-- Stated goal --
Reproduce, word for word, only the lines from the one containing "Reconstruct the object" through the one containing "# Z = 0 is the", both included.
── Provided information ──
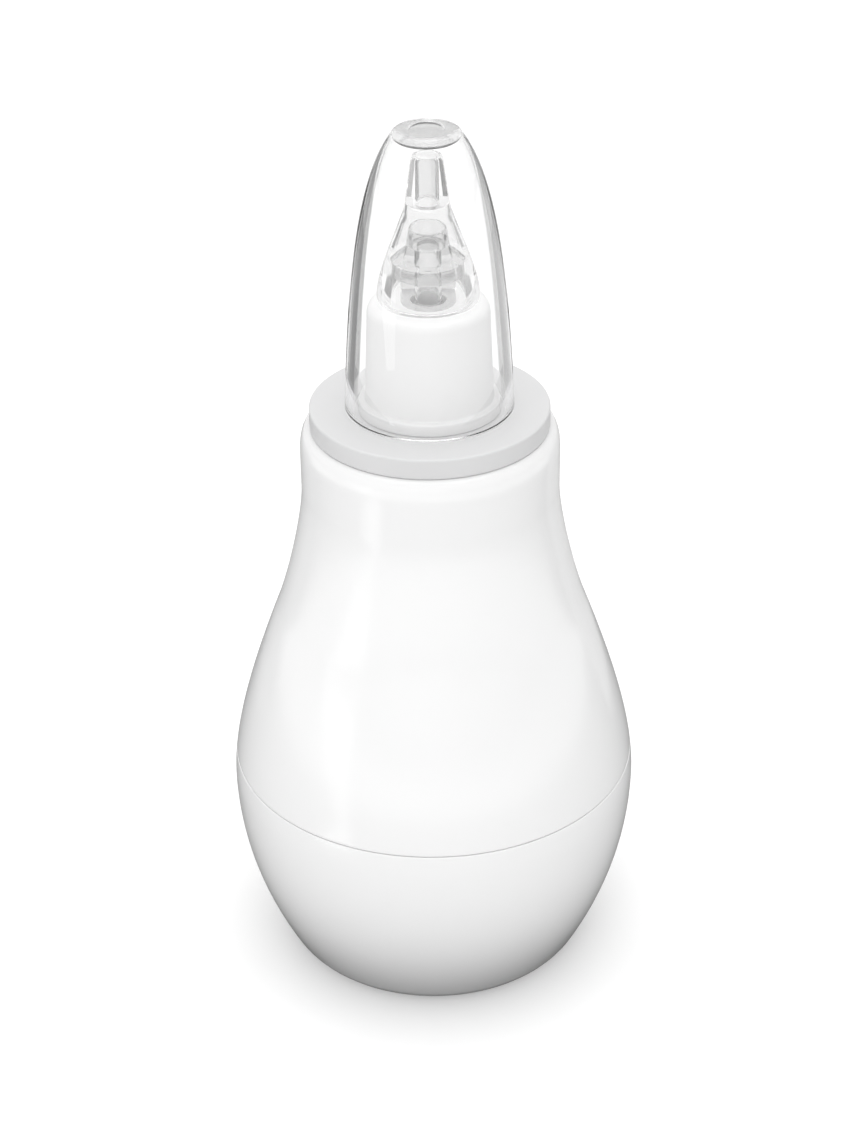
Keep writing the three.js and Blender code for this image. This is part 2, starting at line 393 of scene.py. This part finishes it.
───
── Provided information ──
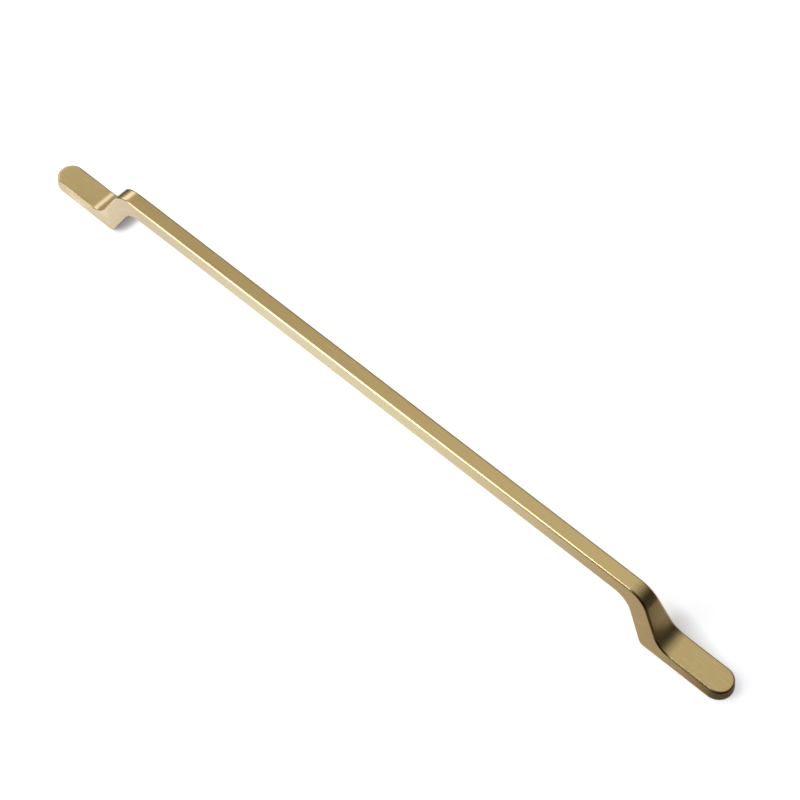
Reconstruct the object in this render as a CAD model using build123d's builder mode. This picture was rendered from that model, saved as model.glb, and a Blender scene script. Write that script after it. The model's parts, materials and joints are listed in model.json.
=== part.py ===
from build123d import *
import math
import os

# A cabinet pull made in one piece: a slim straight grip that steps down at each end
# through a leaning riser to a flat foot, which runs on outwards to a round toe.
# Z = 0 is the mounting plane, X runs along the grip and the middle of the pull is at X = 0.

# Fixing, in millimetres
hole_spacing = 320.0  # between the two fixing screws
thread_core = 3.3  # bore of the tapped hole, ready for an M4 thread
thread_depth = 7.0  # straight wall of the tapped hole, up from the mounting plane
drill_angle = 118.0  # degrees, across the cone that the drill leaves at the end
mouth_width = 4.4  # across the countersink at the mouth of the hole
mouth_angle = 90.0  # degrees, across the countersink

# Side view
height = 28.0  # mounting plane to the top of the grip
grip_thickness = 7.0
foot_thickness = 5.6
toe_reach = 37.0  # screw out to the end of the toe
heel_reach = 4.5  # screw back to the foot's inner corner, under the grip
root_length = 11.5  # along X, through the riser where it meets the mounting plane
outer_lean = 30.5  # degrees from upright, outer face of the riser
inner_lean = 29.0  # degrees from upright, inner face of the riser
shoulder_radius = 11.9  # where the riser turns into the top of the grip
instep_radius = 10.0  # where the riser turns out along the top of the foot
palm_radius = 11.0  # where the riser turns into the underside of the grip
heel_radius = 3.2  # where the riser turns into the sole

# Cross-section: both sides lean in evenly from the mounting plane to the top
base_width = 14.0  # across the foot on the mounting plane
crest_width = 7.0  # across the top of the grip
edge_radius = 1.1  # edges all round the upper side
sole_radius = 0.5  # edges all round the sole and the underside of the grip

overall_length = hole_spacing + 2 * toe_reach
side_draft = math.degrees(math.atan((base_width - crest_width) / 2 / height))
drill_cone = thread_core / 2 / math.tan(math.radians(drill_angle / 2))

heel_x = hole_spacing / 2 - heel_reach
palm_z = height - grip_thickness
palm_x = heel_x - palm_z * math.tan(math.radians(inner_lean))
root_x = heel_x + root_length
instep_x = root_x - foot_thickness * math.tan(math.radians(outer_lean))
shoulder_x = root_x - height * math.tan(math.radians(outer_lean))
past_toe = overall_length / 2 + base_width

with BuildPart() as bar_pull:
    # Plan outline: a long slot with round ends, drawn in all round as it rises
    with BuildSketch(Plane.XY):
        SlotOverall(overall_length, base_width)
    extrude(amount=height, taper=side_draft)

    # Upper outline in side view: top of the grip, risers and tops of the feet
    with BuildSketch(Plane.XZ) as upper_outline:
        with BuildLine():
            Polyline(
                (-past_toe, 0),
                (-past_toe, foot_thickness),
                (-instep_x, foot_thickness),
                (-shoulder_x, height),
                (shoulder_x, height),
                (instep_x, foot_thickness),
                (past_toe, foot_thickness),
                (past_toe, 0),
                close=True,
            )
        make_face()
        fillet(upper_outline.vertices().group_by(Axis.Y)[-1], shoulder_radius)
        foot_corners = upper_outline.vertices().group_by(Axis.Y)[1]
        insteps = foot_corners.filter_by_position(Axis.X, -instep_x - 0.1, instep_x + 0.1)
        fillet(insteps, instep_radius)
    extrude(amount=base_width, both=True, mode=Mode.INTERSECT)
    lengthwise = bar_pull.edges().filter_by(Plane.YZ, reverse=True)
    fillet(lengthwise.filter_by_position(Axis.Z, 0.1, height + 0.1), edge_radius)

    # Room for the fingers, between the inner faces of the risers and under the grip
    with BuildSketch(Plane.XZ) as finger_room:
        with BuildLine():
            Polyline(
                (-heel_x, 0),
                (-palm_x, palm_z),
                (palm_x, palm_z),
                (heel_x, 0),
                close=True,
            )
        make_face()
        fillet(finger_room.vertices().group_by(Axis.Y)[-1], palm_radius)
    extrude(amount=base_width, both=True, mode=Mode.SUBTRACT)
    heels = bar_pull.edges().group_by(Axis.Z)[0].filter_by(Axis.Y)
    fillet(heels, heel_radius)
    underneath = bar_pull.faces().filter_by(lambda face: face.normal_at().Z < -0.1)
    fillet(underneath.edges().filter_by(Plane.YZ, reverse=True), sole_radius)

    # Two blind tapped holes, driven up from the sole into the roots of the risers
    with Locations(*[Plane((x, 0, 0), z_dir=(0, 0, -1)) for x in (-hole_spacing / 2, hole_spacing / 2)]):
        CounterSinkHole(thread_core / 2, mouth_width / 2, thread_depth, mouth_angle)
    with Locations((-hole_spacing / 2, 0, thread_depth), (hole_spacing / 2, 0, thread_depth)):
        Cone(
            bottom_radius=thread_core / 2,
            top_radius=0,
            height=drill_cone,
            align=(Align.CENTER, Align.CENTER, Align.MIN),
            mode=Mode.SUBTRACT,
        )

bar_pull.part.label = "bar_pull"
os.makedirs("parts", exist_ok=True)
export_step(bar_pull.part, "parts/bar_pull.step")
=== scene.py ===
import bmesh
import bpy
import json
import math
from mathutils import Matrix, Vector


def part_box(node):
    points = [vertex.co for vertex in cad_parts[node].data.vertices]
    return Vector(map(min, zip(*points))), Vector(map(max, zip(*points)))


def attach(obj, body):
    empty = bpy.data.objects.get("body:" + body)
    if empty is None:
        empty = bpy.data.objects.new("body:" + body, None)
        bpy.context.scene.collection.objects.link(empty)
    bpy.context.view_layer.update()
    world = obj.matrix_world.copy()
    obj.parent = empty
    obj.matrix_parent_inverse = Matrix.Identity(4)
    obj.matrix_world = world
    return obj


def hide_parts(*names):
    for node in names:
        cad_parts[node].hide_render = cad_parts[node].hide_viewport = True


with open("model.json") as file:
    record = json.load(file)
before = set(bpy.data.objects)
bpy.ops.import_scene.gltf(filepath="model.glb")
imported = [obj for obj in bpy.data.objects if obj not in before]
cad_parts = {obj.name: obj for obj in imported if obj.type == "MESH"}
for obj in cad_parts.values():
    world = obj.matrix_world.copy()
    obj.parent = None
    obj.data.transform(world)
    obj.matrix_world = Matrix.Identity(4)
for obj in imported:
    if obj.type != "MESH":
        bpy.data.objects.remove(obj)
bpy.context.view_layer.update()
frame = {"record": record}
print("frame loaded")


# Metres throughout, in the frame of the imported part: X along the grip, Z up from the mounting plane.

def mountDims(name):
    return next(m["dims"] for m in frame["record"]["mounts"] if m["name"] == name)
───
-- Result below --
Reconstruct the object in this render as a CAD model using build123d's builder mode. This picture was rendered from that model, saved as model.glb, and a Blender scene script. Write that script after it. The model's parts, materials and joints are listed in model.json.
=== part.py ===
from build123d import *
import math
import os

# A cabinet pull made in one piece: a slim straight grip that steps down at each end
# through a leaning riser to a flat foot, which runs on outwards to a round toe.
# Z = 0 is the mounting plane, X runs along the grip and the middle of the pull is at X = 0.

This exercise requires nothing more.